A bartender takes part in the Mamont Mission II culinary competition.

Mamont Vodka hosted its second annual culinary competition in Moscow on Tuesday night, challenging chefs from across Eurasia to capture the essence of the vodka's Siberian heritage in a food and cocktail pairing.

The vodka brand, whose name was inspired by the discovery of the Yukagir Mammoth and comes in a bottle shaped like a mammoth tusk, hosted its first competition — named the Mamont Mission — last year on Russia's first official Polar Explorer Day, May 19. 

The competition invites chefs and bartenders from France, Belgium, UK, Italy, Austria, Switzerland, Ukraine, Georgia, Russia and Kazakhstan, to create a dishes using Mamont vodka and that "capture the Mamont vodka brand." Applicants take part in semifinals in London, Paris, Tbilisi and St. Petersburg. The winners then are invited to Moscow for the competition finals. 

Participants are judged not only on how the food tastes, but also on its presentation.

French pair Clement Bappel and Valentin Calvel won the inaugural event with their Parisian-inspired cocktail "The Ice Floe" and accompanying "Drop of the Arctic" amuse-bouche, which featuring a hand-carved ice ball, osietra caviar and real gold flakes. Bappel and Calvel's prize for making their way through several rounds of competition against hundreds of other hopeful contestants, was a week-long trip along the coast of Greenland on board the wooden ship "Activ," one of the last such ships able to cross the Arctic Ocean.

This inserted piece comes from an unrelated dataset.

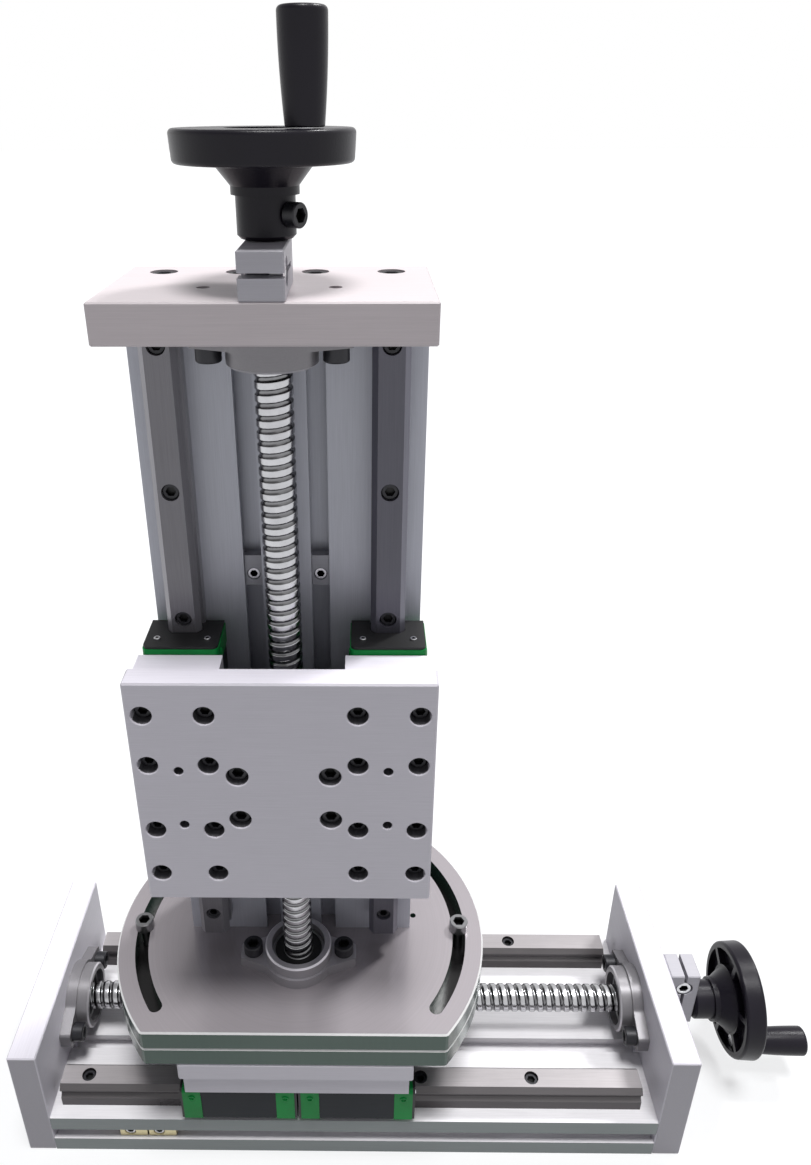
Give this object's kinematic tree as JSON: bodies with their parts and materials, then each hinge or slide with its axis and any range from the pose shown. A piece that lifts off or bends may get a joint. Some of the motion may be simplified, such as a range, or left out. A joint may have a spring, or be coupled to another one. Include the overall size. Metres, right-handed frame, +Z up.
{
  "type": "manual lift slide table",
  "caption": "Manual cross slide: a vertical rail slide on a swivel base that rides a horizontal rail slide, each driven by a ball screw and handwheel.",
  "frame": {"origin": "underside of the base, midway between its end plates and across its width", "axes": "+X along the base towards its handwheel, -Y towards the operator and the lift plate's face, +Z up"},
  "size_m": [0.4382, 0.13, 0.5389],
  "materials": {
    "profile_aluminium": "clear anodised extrusion, satin",
    "plate_aluminium": "clear anodised milled plate, satin",
    "disc_aluminium": "turned and milled, bright satin",
    "rail_steel": "ground and hardened",
    "runner_steel": "ground steel, dark sides",
    "flange_steel": "turned, bright",
    "bearing_steel": "dark steel with seals",
    "screw_steel": "rolled bright steel",
    "bright_steel": "bright zinc",
    "black_steel": "black oxide",
    "nut_brass": "yellow zinc, satin",
    "cap_plastic": "green moulding",
    "seal_rubber": "black",
    "wheel_plastic": "black moulding, slight sheen"
  },
  "bodies": {
    "base": {"x_profile": "profile_aluminium", "x_end_plate_screws": "black_steel", "x_rail_screws": "black_steel", "x_flange_screws": "black_steel", "x_bearings": "bearing_steel", "x_lock_block": "plate_aluminium", "x_lock_screw": "bright_steel", "x_slot_nuts": "nut_brass", "x_rail_front": "rail_steel", "x_rail_back": "rail_steel", "x_flange_left": "flange_steel", "x_flange_right": "flange_steel", "x_end_plate_left": "plate_aluminium", "x_end_plate_right": "plate_aluminium"},
    "x_carriage": {"x_runners": "runner_steel", "x_runner_caps": "cap_plastic", "x_runner_seals": "seal_rubber", "x_spacers": "plate_aluminium", "x_slide_plate": "plate_aluminium", "x_carriage_screws": "black_steel", "x_nut_bracket": "plate_aluminium", "x_ball_nut": "rail_steel", "swivel_lower_disc": "disc_aluminium", "swivel_disc_screws": "black_steel", "swivel_clamp_screws": "bright_steel", "swivel_pivot": "rail_steel"},
    "x_drive": {"x_screw": "screw_steel", "x_handwheel": "wheel_plastic", "x_wheel_screw": "black_steel", "x_handle_spindle": "bright_steel"},
    "x_grip": {"x_handle_grip": "wheel_plastic"},
    "column": {"z_profile": "profile_aluminium", "z_end_plate_screws": "black_steel", "z_rail_screws": "black_steel", "z_flange_screws": "black_steel", "z_bearings": "bearing_steel", "z_lock_block": "plate_aluminium", "z_lock_screw": "bright_steel", "z_slot_nuts": "nut_brass", "z_rail_right": "rail_steel", "z_rail_left": "rail_steel", "z_flange_lower": "flange_steel", "z_flange_upper": "flange_steel", "z_end_plate": "plate_aluminium", "swivel_upper_disc": "disc_aluminium", "column_foot_screws": "black_steel"},
    "z_carriage": {"z_runners": "runner_steel", "z_runner_caps": "cap_plastic", "z_runner_seals": "seal_rubber", "z_spacers": "plate_aluminium", "z_slide_plate": "plate_aluminium", "z_carriage_screws": "black_steel", "z_nut_bracket": "plate_aluminium", "z_ball_nut": "rail_steel"},
    "z_drive": {"z_screw": "screw_steel", "z_handwheel": "wheel_plastic", "z_wheel_screw": "black_steel", "z_handle_spindle": "bright_steel"},
    "z_grip": {"z_handle_grip": "wheel_plastic"}
  },
  "joints": [
    {"name": "x_travel", "type": "slide", "parent": "base", "child": "x_carriage", "axis": [1, 0, 0], "range_m": [-0.06, 0.118]},
    {"name": "x_screw_turn", "type": "hinge", "parent": "base", "child": "x_drive", "pos_m": [0.163, 0, 0.048], "axis": [1, 0, 0], "range_deg": [-8510, 4330]},
    {"name": "x_handle_turn", "type": "hinge", "parent": "x_drive", "child": "x_grip", "pos_m": [0.2266, -0.0109, 0.02662], "axis": [1, 0, 0], "continuous": true},
    {"name": "swivel", "type": "hinge", "parent": "x_carriage", "child": "column", "pos_m": [-0.029, 0, 0.092], "axis": [0, 0, 1], "range_deg": [-35, 35]},
    {"name": "z_travel", "type": "slide", "parent": "column", "child": "z_carriage", "axis": [0, 0, 1], "range_m": [-0.064, 0.12]},
    {"name": "z_screw_turn", "type": "hinge", "parent": "column", "child": "z_drive", "pos_m": [-0.029, -0.0205, 0.4382], "axis": [0, 0, 1], "range_deg": [-8650, 4620]},
    {"name": "z_handle_turn", "type": "hinge", "parent": "z_drive", "child": "z_grip", "pos_m": [-0.01357, -0.03889, 0.5053], "axis": [0, 0, 1], "continuous": true}
  ],
  "couplings": [
    {"joint": "x_screw_turn", "follows": "x_travel", "rad_per_m": -1256.6},
    {"joint": "z_screw_turn", "follows": "z_travel", "rad_per_m": -1256.6}
  ]
}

This year's finale, which took place at the Farenheit restaurant just north of Red Square, was a face-off between nine pairs of finalists from across Europe.

During the event, at which guests were invited to try three different types of vodka cocktails and a wide range of canapés, several teams took the opportunity to promote their dishes.

One of the participating English pairs, from The Larder House in Southborne, England said that to create their "Taste of the Tundra" pairing, they infused cevice flavors into their cocktail to complement their dish — tagliatelle with squid and sea bass topped with lime juice, presented in an enormous ice floe that the judges had to split apart in order to taste the food.

The French team erected a tent in the middle of the tasting hall to create a "polar-style" environment, complete with sound effects, while the Russian duo paired a cocktail of vodka, pickles and honey with baked quail.

After an afternoon sipping cocktails and tasting tiny morsels of food, the judges were unable to declare a single winning pair, eventually announcing that the Belgian team of Arie Visscher and Dries Botty and the Sliyanie team from France would share this year's honors.

"There was such a huge range of different dishes and cocktails," explained David Hempleman-Adams, world-renowned explorer and one of the judges of this year's competition.

"We were so impressed by the creativity of the French Sliyanie team, whose creation received the highest points for its adherence to the Mamont spirit. But we also could not fault the refined technique and follow-through of the team from Belgium, Dries & Arie, who had prepared a s alad with king crab and caviar, accompanied by a cocktail named "Yukagir" in honor of the only mammoth of its type found to date."

The chefs and bartenders will take part in an all-expenses-paid expedition to Siberia to search for a mammoth led by a "professional mammoth hunter" and accompanied by travel-blogger, photographer and travel writer Sergei Dolya.